Charlie Nash joined the BC Power Commission in October 1945 and retired from BC Hydro in 1981. A UBC graduate in mechanical engineering, he had been a pilot in the RCAF and found work in the Commission's Victoria headquarters shortly after his demobilization. In 1947 he was sent to Port Alberni.

I was sent there as district manager. Arnold McGilli-vray, who was the electrical superintendent in Port Alberni at the time, might rightfully have been expecting to become district manager, but the powers that be thought that they'd put a professional engineer into the job. The title didn't mean much because I knew little about the utility business and Arnold knew it. But he was very magnanimous in saying "I know you haven't had much experience, but I'm going to teach you everything I know." And he did, and I respect him for that.

He introduced me to the whole community and taught me all sorts of things in the electric utility business, because being in charge of Port Alberni, you had to know everything. Well, you had to run everything. You had to run a diesel plant, you had to make an interconnection with our electricity supply company, had to design a new substation, had to talk with irate cus-tomers. It was exceedingly good training that gave the young engineers in the Power Commission a tremendously valuable start, because they didn't pursue their careers down a narrow track.

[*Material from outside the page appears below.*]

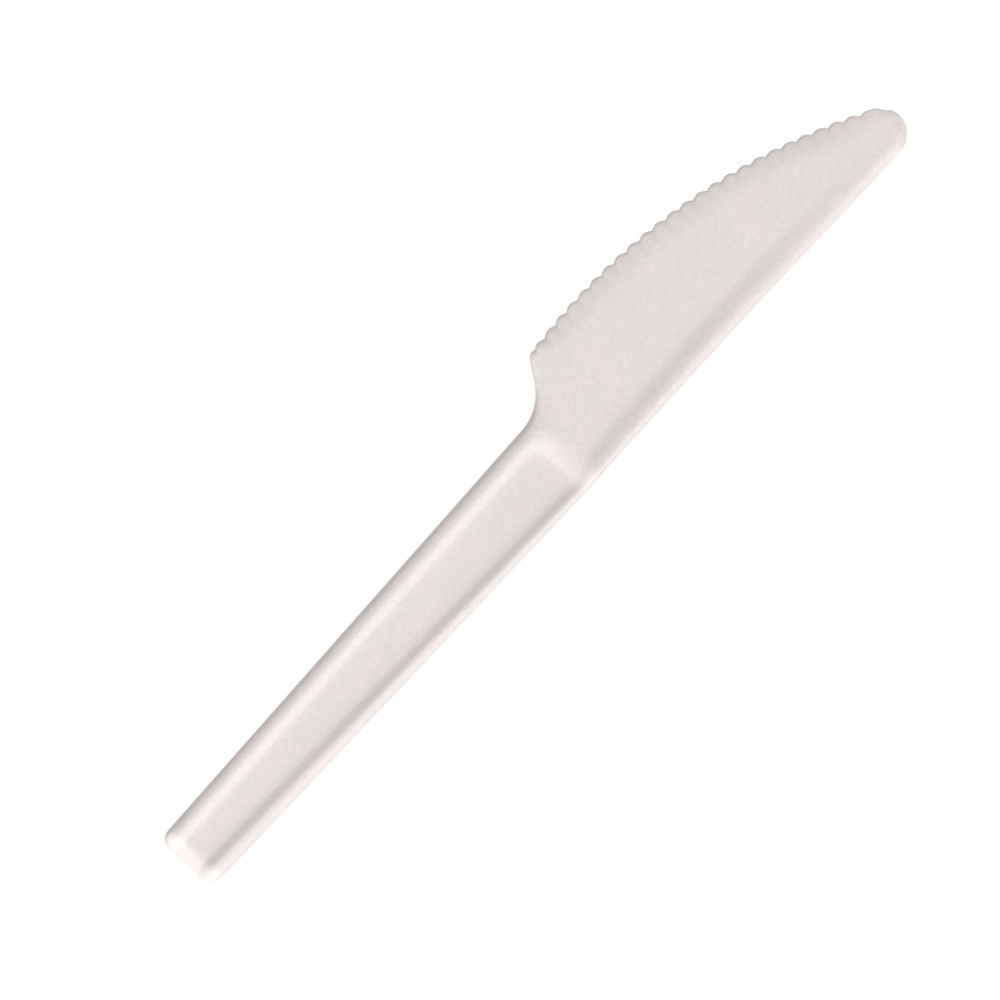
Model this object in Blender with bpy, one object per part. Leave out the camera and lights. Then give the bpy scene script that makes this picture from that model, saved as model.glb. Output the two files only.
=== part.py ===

Charlie's experience was typical. The district managers, often young men working long hours with a great deal of responsibility on their shoulders, were the vital link that held the BCPC operations together -especially in the early days. Typically, they would be involved in planning, management, administration, employee and public relations, and cost control, as well as power generation and distribution. It was not uncommon for some district managers to be out there climbing poles and doing the repairs. The
ability of district managers to "do it all" served the Commission well in its rough-and-tumble early years and, some would say, benefited BC Hydro in its first days, too.